Her adoptive parents, Kevin and Elizabeth Schatz, were reportedly following child training advice Pearl.
Lynn Paddock of Johnson County, S.C., was convicted in the first degree murder of her 4-year-old son, Sean, in 2006, and the teachings of Pearl came up in the trial.
The boy suffocated after being tightly wrapped in a blanket and his five other siblings testified they had been beaten daily with the same plastic tubing.
"It's a good spanking instrument," Pearl told the New York Times. "It's too light to cause damage to the muscle or the bone."
But Pearl told the newspaper that it's absurd to link his book to cases of abuse. "If you found a 12-step book in an alcoholic's house you wouldn't blame the book," he said.
Disciplinary measures like these, some with wooden rods and rubber whips, are practiced in many of the thousands of Independent Fundamentalist Baptist churches around the country, according to experts familair with the church.
Submission and obedience -- children to parents, wives to husbands and parishioners to "God's people," pastors and deacons -- are the important tenets of Christian fundamentalism, according to Kathryn Joyce, author of "Quiverfull: Inside the Christian Patriarchy Movement."
"These groups know what the outside world thinks of them and that some of it is considered abuse, but they consider it Biblical," said Joyce. "They consider it Biblical. But they think this is going against my world and my church, so they put with things."
Fletcher is now a 36-year-old mother and lives in Hawaii, but she is in therapy reserved for soldiers of war because of the ritualized trauma.
"My father found a great position," she said. "Most people bend over. I would lie on the bed on my stomach and he would put my face in the pillow so no one would hear me scream.
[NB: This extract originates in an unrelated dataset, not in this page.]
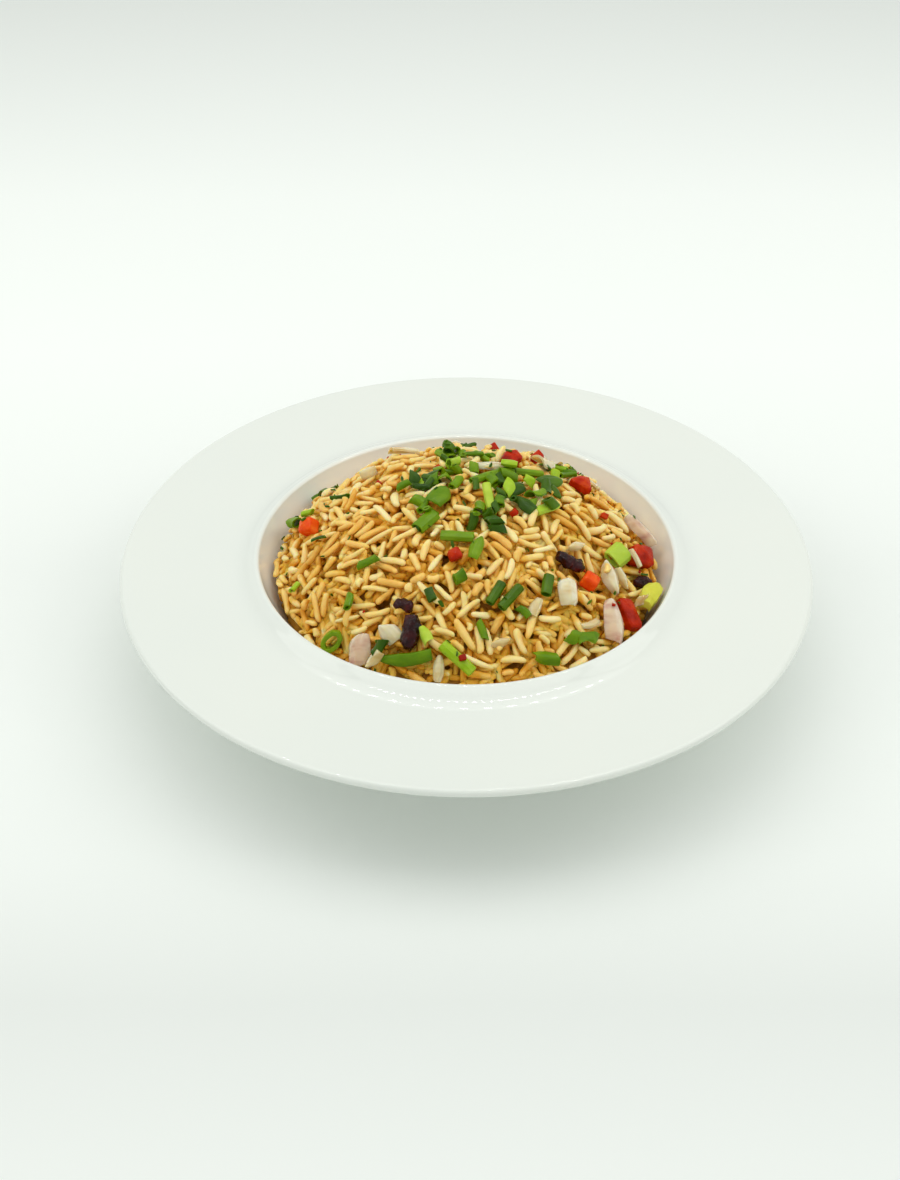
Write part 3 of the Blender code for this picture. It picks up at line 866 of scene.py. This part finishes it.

Our hands were underneath our stomach."
Years later, when her father became pastor, he brought the rod and pillow in to demonstrate it to his parishioners.ABC's "20/20" called her father for comment last year, but he refused.
Fletcher's sister, Jocelyn Zichterman, was also abused. They two became activists, and their group,Freedom From Abuse, reaches out to other "survivors" who were indoctrinated into the faith and now want out.
One survivor, Tina Anderson, made headlines when she was raped and impregnated by fellow parishioner at Trinity Baptist Church in Concord, N.H., in 1997 when she was only 14.
Anderson was forced to confess to her pregnancy congregation and was then sent to live with another IFB family in Colorado where she was homeschooled, kept from other teens and eventually put her daughter for adoption.
Anderson's rapist, Ernest Willis, 51, was convicted earlier this year and is now in prison.
Fletcher said they she can never forget the Christian beatings. At its worse when she was 12, she was "swatted" for not properly vacuuming the "fuzzies" underneath the bedroom night stand. Her father chased her around a locked room with a belt, grabbing her hair and beating her endlessly.
"That night I remember looking at my bottom and not seeing any skin color or flesh at all," said Fletcher.
Sometimes the welts would break open and bleed, but her parents never took her to the doctor.
For years, Fletcher thought her upbringing was "normal," but after getting her first job in a hospital emergency room, she realized it was child abuse.
"We had always been told to forgive and forget and it was a real awakening," said Fletcher.